I stood on a corner watching outrageously terrifying flames and thick black smoke bulge out of the sliding glass door of the apartment on fire. Then, smoke and fire billowed out of the door and windows. Minutes later we saw the blaze starting to come out of the apartments on the fifteenth floor. It was horrible, frightening and dramatic.
On the ground tons of people gathered. As time passed, the black smoke started to turn dark grey and six firefighters appeared on the apartment balcony, drenched from hosing down the flames in ungodly temperatures. It was amazing. Then, we saw more firefighters, dressed in black and orange, with reflective accents peering out the side broken window.
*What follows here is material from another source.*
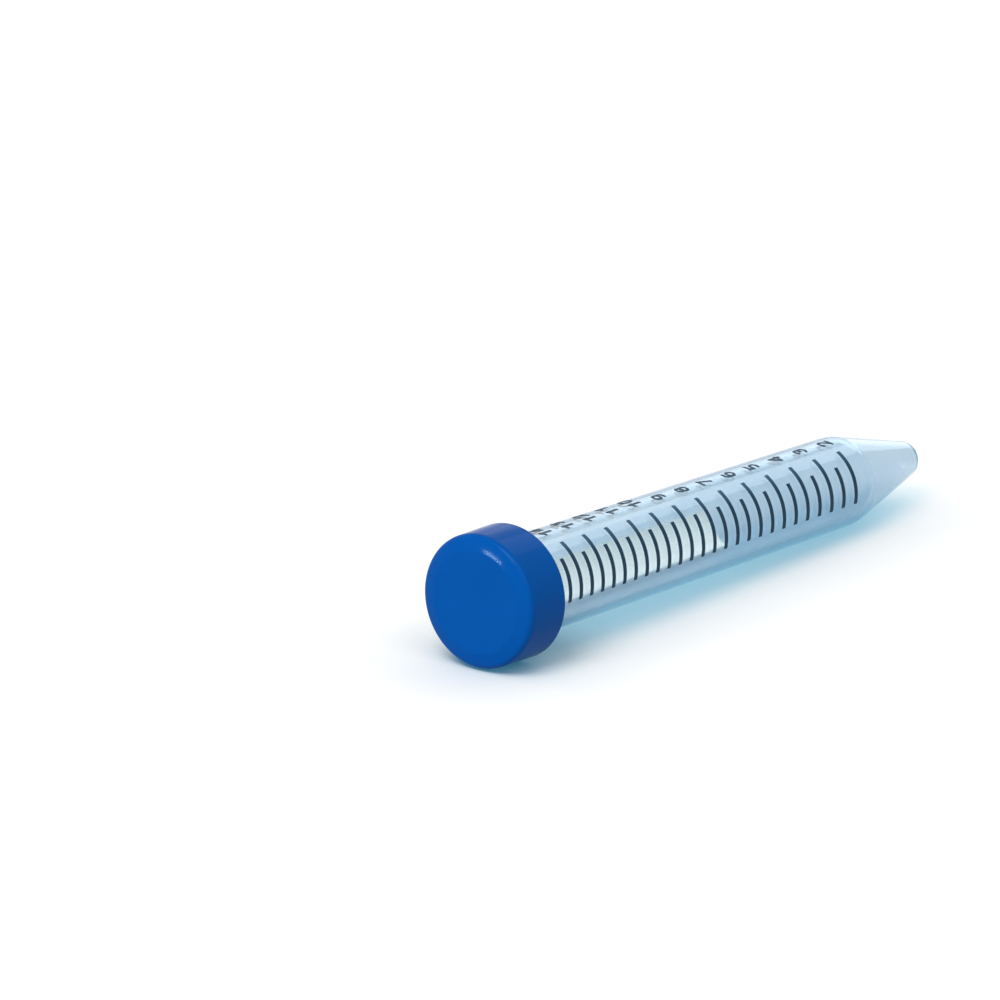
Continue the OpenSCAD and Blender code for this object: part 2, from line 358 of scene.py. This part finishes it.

As they moved closer to the edge of the balcony and fresher air, I saw each of them remove their mask to reveal a face that wore expressions of seriousness, exhaustion, focus and relief. Their calm movements spoke loudly, “just another day on the job.”
That’s more than most people I know could ever do in a day, on any job.
These fire workers and police officers are top tier – nothing builder’s grade about them. Give them their props. We truly can’t make anything happen in this town without them.